In terms of inspiration for the song, I think it was clear from the start that we wanted it to be an intimate love song, something for a singer to really connect with, and have a catchy chorus — which I think it really does.
The song I did for EXO-CBX was probably a bit more fun and upbeat, so I’m glad we could do something a bit more heartfelt this time for EXO. Something their fans could really connect with, and something that would really show off their vocal abilities.
Mike Woods: The original title is “Running,” and the chorus [was] “I’m on the run/Baby I’m running.”
Kevin White: I think the first or second thing [Bazzi] did [was] the “Running” [part]. I think at first it was kind of a mumble, and then he transformed it into words. We work real close with Bazzi — we have a really good rapport and really good working relationship. I think this is one of the earlier songs we did in the camp. I remember Mike playing the stabbing chords, and then that kinda hit in the verses, and I remember we were saying, “It’d be crazy if the drums hit with that and then cut out.” So it’s doing a lot of things that come naturally to us.
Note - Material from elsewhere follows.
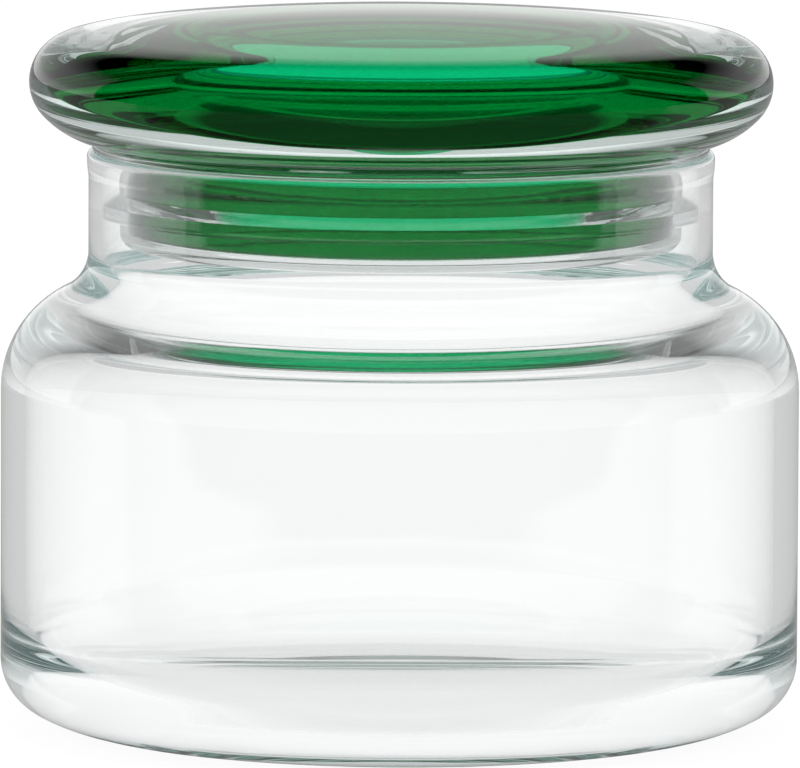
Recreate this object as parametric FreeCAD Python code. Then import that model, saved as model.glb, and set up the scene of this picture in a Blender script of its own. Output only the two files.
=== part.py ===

Mike Woods: With us and Bazzi working together, I think we always try to do something that hasn’t necessarily been done before or the way that we’ve done it. That’s a really big thing for us anytime we work collectively, it’s always about “How can we push the boundaries?”
Kevin White: The big choral stack… we just knew it had to go there because I think we were really searching for that big anthemic chorus that everybody’s gonna sing in a stadium — that’s always the goal.